Exercise:
Starting with the first line and ending with the line that holds "usb_outer_contact = 3.5", repeat the material exactly.

Dataset items:
═══
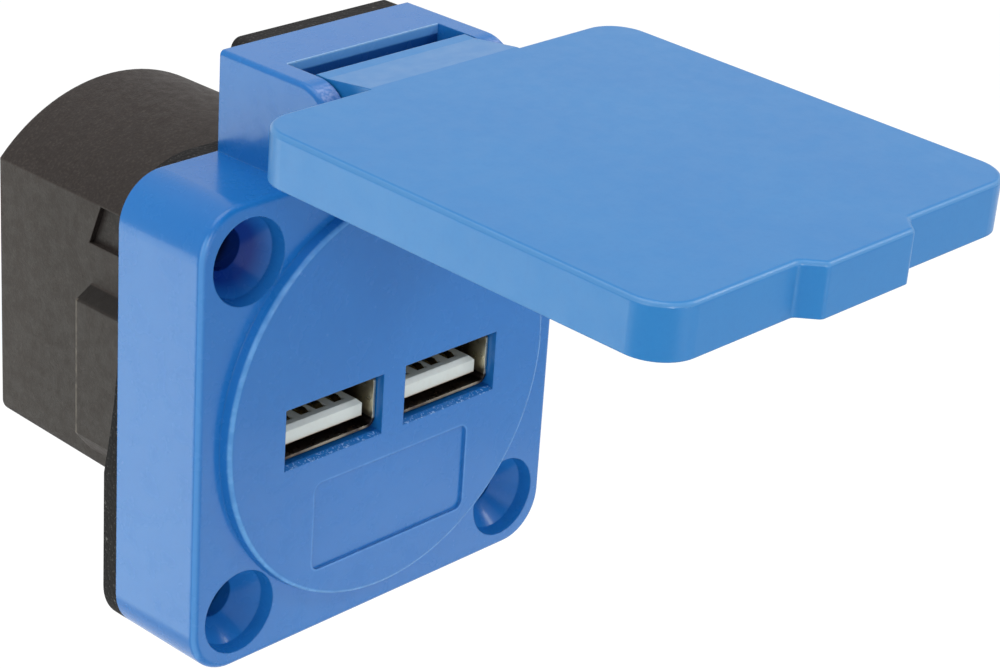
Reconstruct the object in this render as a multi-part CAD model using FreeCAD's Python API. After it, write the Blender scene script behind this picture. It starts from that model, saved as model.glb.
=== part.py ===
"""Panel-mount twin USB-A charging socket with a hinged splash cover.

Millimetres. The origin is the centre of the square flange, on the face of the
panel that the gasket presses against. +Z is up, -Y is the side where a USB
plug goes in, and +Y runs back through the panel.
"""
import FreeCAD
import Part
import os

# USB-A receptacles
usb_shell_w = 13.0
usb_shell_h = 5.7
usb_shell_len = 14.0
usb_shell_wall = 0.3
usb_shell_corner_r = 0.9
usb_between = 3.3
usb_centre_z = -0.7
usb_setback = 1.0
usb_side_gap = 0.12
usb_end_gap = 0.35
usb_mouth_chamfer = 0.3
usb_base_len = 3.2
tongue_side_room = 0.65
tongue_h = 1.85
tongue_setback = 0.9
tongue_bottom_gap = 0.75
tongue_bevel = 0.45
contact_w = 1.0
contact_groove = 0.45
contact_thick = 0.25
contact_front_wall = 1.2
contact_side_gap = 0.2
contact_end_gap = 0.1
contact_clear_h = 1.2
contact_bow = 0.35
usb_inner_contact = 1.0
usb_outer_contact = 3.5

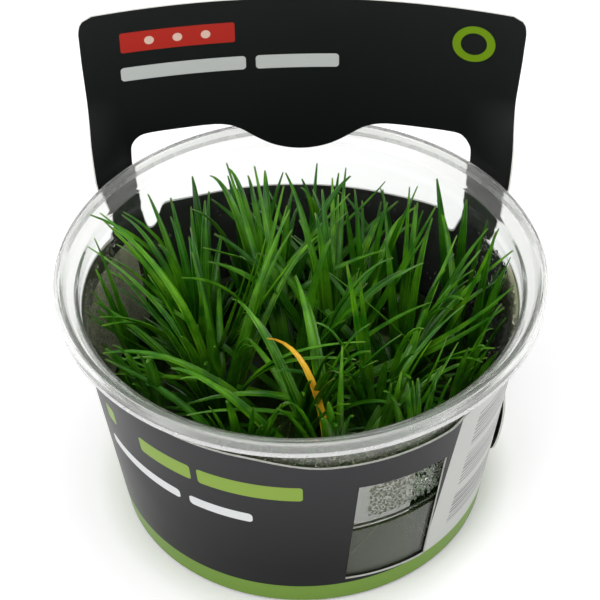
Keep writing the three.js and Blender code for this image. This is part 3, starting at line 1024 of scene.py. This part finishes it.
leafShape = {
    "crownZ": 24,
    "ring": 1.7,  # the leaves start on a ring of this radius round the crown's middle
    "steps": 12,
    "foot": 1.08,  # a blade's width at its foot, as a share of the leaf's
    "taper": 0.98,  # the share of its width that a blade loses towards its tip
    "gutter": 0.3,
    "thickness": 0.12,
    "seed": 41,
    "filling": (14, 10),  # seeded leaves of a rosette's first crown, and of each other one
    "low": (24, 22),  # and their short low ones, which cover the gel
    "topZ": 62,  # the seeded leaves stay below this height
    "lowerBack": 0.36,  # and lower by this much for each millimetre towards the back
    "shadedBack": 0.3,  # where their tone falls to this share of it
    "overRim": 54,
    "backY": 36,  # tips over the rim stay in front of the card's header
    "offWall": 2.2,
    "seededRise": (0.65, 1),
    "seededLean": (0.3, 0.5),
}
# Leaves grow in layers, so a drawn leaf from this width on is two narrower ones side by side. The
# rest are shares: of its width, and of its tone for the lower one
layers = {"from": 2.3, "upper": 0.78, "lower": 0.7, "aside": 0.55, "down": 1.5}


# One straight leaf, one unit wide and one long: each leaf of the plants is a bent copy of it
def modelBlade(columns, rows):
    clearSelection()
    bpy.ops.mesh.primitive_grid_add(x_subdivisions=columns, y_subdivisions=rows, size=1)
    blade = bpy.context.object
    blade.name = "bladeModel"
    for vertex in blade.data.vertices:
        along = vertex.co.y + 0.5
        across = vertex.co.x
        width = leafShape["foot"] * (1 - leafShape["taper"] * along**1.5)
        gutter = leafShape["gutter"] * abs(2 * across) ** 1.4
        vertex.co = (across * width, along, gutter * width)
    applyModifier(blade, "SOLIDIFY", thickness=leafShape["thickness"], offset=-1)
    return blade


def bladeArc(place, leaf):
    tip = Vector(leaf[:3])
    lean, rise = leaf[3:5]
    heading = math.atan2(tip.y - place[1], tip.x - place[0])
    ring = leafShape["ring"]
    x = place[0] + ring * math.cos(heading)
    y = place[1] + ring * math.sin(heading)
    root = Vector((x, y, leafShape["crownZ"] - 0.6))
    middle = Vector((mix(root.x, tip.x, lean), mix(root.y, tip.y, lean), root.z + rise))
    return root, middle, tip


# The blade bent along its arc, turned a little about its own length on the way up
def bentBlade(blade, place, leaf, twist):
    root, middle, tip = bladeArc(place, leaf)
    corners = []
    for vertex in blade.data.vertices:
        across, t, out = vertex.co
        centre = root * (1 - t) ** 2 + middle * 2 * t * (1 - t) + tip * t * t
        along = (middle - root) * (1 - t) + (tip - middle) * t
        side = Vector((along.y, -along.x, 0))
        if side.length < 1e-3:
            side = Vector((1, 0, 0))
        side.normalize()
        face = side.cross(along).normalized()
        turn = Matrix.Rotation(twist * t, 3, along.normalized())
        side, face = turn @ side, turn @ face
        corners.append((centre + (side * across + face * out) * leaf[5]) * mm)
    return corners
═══
Response below:
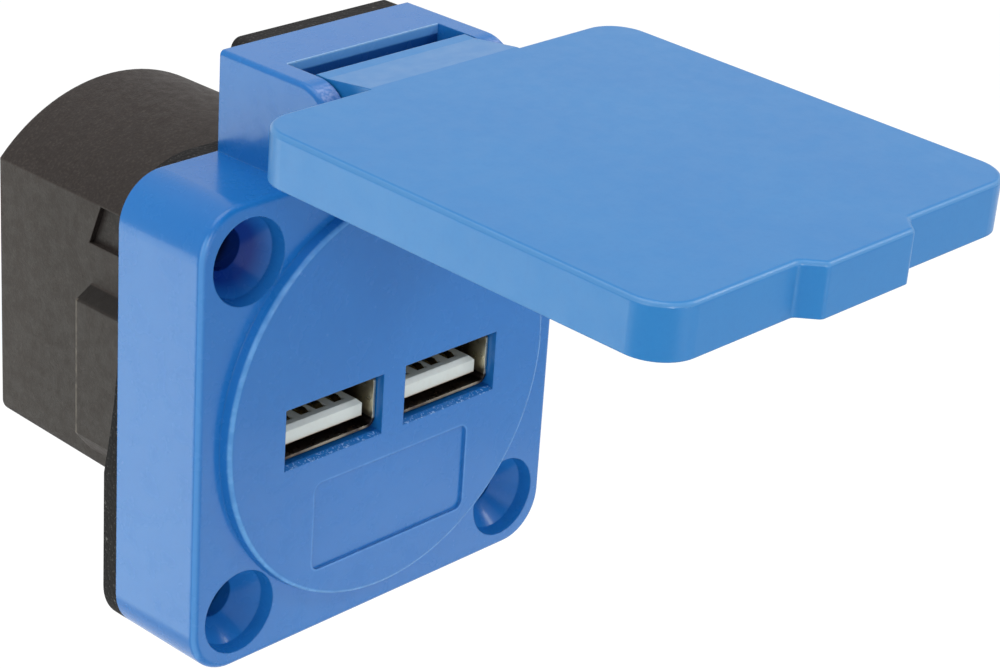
Reconstruct the object in this render as a multi-part CAD model using FreeCAD's Python API. After it, write the Blender scene script behind this picture. It starts from that model, saved as model.glb.
=== part.py ===
"""Panel-mount twin USB-A charging socket with a hinged splash cover.

Millimetres. The origin is the centre of the square flange, on the face of the
panel that the gasket presses against. +Z is up, -Y is the side where a USB
plug goes in, and +Y runs back through the panel.
"""
import FreeCAD
import Part
import os

# USB-A receptacles
usb_shell_w = 13.0
usb_shell_h = 5.7
usb_shell_len = 14.0
usb_shell_wall = 0.3
usb_shell_corner_r = 0.9
usb_between = 3.3
usb_centre_z = -0.7
usb_setback = 1.0
usb_side_gap = 0.12
usb_end_gap = 0.35
usb_mouth_chamfer = 0.3
usb_base_len = 3.2
tongue_side_room = 0.65
tongue_h = 1.85
tongue_setback = 0.9
tongue_bottom_gap = 0.75
tongue_bevel = 0.45
contact_w = 1.0
contact_groove = 0.45
contact_thick = 0.25
contact_front_wall = 1.2
contact_side_gap = 0.2
contact_end_gap = 0.1
contact_clear_h = 1.2
contact_bow = 0.35
usb_inner_contact = 1.0
usb_outer_contact = 3.5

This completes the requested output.